**AIM:**
Every line from the line containing "Turn this picture" through the final line below is to be repeated exactly; no other line is.

**PROVIDED MATERIAL:**
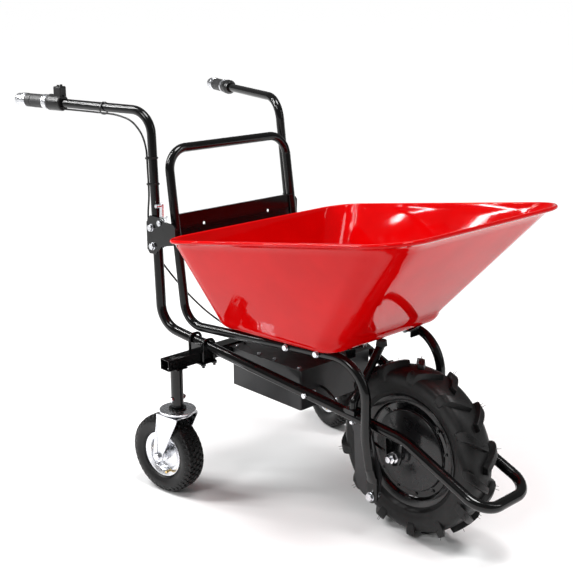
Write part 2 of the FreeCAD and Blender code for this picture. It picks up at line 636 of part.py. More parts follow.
# stator with wound teeth on the axle
teeth = 18
core = Part.makeCylinder(58.0, 32.0, V(0, 0, -16.0))
spokes = []
for k in range(teeth):
    t = Part.makeBox(40.0, 7.0, 28.0, V(50.0, -3.5, -14.0))
    shoe = Part.makeBox(5.0, 26.0, 28.0, V(90.0, -13.0, -14.0))
    t = t.fuse(shoe)
    t.rotate(V(0, 0, 0), V(0, 0, 1), 360.0 / teeth * k)
    spokes.append(t)
core = core.fuse(spokes)
core = core.common(Part.makeCylinder(97.5, 40.0, V(0, 0, -20.0)))
core = core.cut(Part.makeCylinder(S("axle_radius") + 0.02, 60.0, V(0, 0, -30.0)))
feature("motor_stator", core, wheel_pl)

AL = S("axle_length")
b = new_body("drive_axle", wheel_pl)
s = new_sketch(b, "axle_section")
sk_circle(s, 0.0, 0.0, S("axle_radius"), "Sizes.axle_radius")
p_ax = b.newObject("PartDesign::Pad", "axle_pad")
p_ax.Profile = s
p_ax.Length = AL
p_ax.Midplane = True
p_ax.setExpression("Length", "Sizes.axle_length")

# hanger plates from the loop tube down to the axle
HY = S("hanger_y")
HT = S("hanger_thickness")
hang_pts = [(-30.0, 300.0), (-24.0, 232.0), (-17.0, 212.0), (0.0, 206.0), (17.0, 212.0), (24.0, 232.0), (26.0, 300.0)]
w = Part.makePolygon([V(x, 0, z) for x, z in hang_pts + [hang_pts[0]]])
hang = Part.Face(w).extrude(V(0, -HT, 0))
hang.translate(V(0, -HY + HT / 2, 0))
hang = hang.cut(cyl((0, -HY - 20, RW), (0, 1, 0), S("axle_radius"), 60.0))
hang = hang.cut(loop_solid)
hang = sorted(hang.Solids, key=lambda q: -q.Volume)[0]
feature("axle_hangers", group([hang, mirror_y(hang)]))
nset = []
for sgn in (-1, 1):
    y0 = sgn * (HY + HT / 2)
    wsh = Part.makeCylinder(15.0, 2.0, V(0, y0, RW), V(0, sgn, 0))
    nn = hex_prism((0, y0 + sgn * 2.0, RW), (0, sgn, 0), 24.0, 12.0)
    q = wsh.fuse(nn).cut(cyl((0, -130, RW), (0, 1, 0), S("axle_radius"), 260.0))
    nset.append(q)
    yi = sgn * (HY - HT / 2)
    inner = hex_prism((0, yi, RW), (0, -sgn, 0), 24.0, 9.0).cut(cyl((0, -130, RW), (0, 1, 0), S("axle_radius"), 260.0))
    nset.append(inner)
feature("axle_nuts", group(nset))

# ring of cap screws that hold the motor covers
scr = []
for k in range(12):
    a = math.radians(30 * k + 12)
    for sg in (1, -1):
        head = Part.makeCylinder(4.2, 3.4, V(MR + 8.0, 0, 0) * 1.0 + V(0, 0, sg * 20.0), V(0, 0, sg))
        head = head.cut(Part.makeCylinder(1.9, 2.4, V(MR + 8.0, 0, sg * 21.2), V(0, 0, sg)))
        head.rotate(V(0, 0, 0), V(0, 0, 1), math.degrees(a))
        scr.append(head)
feature("cover_screws", group(scr), wheel_pl)

# ---------------------------------------------------------------- pivot plates and pivot bolts
TPL = S("plate_thickness")
PPY = 108.0                                    # inner face of the pivot plates
arc_pts = []
for k in range(0, 13):
    a = math.radians(190 + 15 * k)
    arc_pts.append((-58.0 + 42.0 * math.cos(a), 156.0 + 46.0 * math.sin(a)))
pl_pts = [(-122.0, 303.0), (-108.0, 270.0)] + arc_pts + [(-14.0, 180.0), (-52.0, 292.0)]
w = Part.makePolygon([V(x, 0, z) for x, z in pl_pts + [pl_pts[0]]])
pplate = Part.Face(w).extrude(V(0, -TPL, 0))
pplate.translate(V(0, -PPY, 0))
pplate = pplate.cut(loop_solid)
pplate = sorted(pplate.Solids, key=lambda q: -q.Volume)[0]
pplate = pplate.cut(cyl((PX, -140, PZ), (0, 1, 0), S("pivot_bolt_radius"), 80.0))
feature("pivot_plates", group([pplate, mirror_y(pplate)]))

LT = S("lug_thickness")
lug_in = -(PPY + TPL + 1.6)                     # face of the lug next to the plate
lug_out = lug_in - LT
pset = []
pb_ = bolt((PX, lug_out - 0.6, PZ), (0, 1, 0), S("pivot_bolt_radius"), (LT + 0.6) + 1.6 + TPL, nut=True, flats=19.0, washer=True)
pset += pb_
pset.append(Part.makeCylinder(13.0, 1.5, V(PX, -(PPY + TPL + 1.55), PZ), V(0, 1, 0)).cut(
    Part.makeCylinder(S("pivot_bolt_radius"), 10, V(PX, -(PPY + TPL + 5), PZ), V(0, 1, 0))))
feature("pivot_bolts", group(pset + [mirror_y(q) for q in pset]))

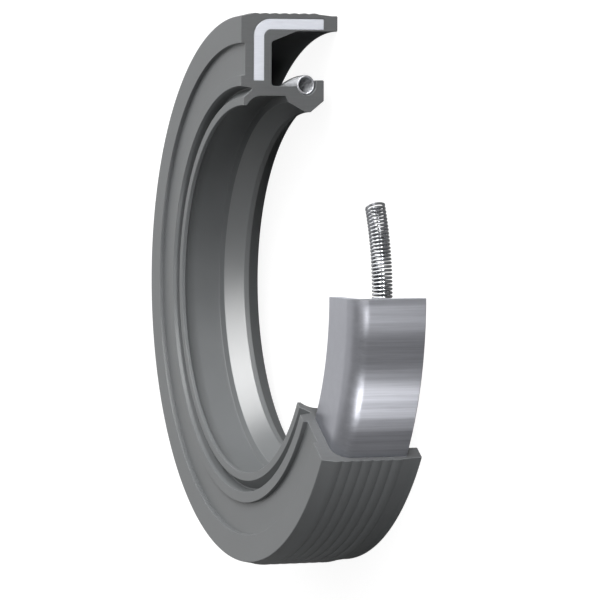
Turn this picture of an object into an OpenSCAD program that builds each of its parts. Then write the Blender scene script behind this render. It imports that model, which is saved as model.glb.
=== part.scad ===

**RESULT BELOW:**
Turn this picture of an object into an OpenSCAD program that builds each of its parts. Then write the Blender scene script behind this render. It imports that model, which is saved as model.glb.
=== part.scad ===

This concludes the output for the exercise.